Today, social groups gather at tables with smartphones, and instead of giving thanks, they snap photos and upload them to Instagram, Facebook and Twitter before even sticking in a spoon. The angst of possibly damaging the digital imagination is huge. No one really cares how it tastes – the key point is to share the experience with the masses, and fast.
For marketing, mass communication is a sacred manta or object of desire but the entire concept of the "long tail" of the internet age has created entirely new customized niche offerings that can be targeted to segments, sexes, age group's or any other microcosmic demographic realty we can imagine. Too small or too big have taken on entirely new meanings.
Back at ground zero, the hotel industry remains at the bar, hanging out with the dinosaurs. The sector has, sadly, become a sheep-like entity of followers, rather than doers. In Asia, they have jumped into the back of the schoolroom and remain happy to simply go along for the ride. While Thailand's hotel owners complain of low room rates, quantity over quality and the growing power of wholesalers and online travel agencies (OTAs) hoteliers simply take the slap on one cheek and turn the other in morbid expectation of another to follow.
What has happened to the industry's ability to innovate and embrace change? All too often the blame game goes back to antiquated practices. Take the annual business plan, which actually started some six months before a year actually starts, and by the time you reach the end of the "year", eighteen months have passed. For god's sake! How much changes in just 24 hours, much less over 13,000 hours in that ill advised cycle?
New business strategies that can be launched, managed and targeted in the span of short term measurable metrics too often get bundled in to the "too hard" basket. Once business starts to slide, the hotel remains stuck – like a train headed down a tunnel to a head-on collision. The entire logic of long term business cycles needs to be thrown out the door and perhaps monthly, weekly or even daily business plans need to become the new norm.
Action or reaction? It seems the only time hotels can react to online media is when things go wrong. Be it a damning TripAdvisor comment or else a public relations debacle. Why it is that only crisis can spur action beyond the long term tunnel vision of hotels and not the ability to recreate your marketing each and every day?
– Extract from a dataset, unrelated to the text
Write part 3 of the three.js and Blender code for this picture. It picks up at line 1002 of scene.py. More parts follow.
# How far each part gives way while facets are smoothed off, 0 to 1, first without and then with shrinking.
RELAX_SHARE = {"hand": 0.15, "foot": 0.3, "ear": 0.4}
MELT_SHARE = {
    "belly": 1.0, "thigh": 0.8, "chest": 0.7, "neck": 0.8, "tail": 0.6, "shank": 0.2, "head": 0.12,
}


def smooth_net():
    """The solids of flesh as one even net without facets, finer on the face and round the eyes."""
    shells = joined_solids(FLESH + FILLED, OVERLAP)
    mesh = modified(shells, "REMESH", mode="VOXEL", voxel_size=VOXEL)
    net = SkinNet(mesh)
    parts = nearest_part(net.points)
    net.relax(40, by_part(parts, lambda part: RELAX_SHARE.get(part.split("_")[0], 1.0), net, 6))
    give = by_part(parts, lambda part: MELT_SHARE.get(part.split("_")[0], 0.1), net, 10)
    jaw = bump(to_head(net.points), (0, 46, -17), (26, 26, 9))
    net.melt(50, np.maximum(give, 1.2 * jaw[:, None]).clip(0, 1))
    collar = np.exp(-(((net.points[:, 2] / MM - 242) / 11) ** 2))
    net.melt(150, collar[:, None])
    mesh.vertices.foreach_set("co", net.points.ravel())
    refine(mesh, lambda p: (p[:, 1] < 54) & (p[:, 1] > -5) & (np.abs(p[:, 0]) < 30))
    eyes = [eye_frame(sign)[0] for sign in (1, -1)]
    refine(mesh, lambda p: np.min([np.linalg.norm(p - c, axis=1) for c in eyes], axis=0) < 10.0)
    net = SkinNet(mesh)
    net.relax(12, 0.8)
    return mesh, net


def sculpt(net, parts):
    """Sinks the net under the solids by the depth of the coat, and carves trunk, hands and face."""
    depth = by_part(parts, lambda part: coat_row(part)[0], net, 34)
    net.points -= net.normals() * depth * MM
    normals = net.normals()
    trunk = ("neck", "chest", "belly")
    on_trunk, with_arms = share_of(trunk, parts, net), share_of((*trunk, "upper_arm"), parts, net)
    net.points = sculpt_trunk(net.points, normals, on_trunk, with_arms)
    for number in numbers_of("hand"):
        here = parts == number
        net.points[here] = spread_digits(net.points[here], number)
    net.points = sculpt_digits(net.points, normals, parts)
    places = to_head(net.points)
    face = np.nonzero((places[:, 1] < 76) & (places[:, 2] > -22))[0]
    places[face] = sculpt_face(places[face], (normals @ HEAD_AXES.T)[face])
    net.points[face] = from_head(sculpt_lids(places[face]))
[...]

What's even more astounding is the trend of hotels to outsource vital functions like social media or other new media avenues, they seem afraid to dedicate resources, or else consider the practice too arcane to embrace. Perhaps the 50-something general manager needs to send his twelve-year-old kids to handle this side of the business, as they are likely more turned into the new world order.
Is change too much to ask for some 50 years after McLuhan's prophetic insights? It all comes down to how you wish to traverse the new business universe. Are you content to be driven by a stranger, who may very well fall asleep at the wheel and crash the vehicle, or will you take charge of your own destiny with a brand new set of tools? Decisions, decisions… the clock is ticking, hotelman.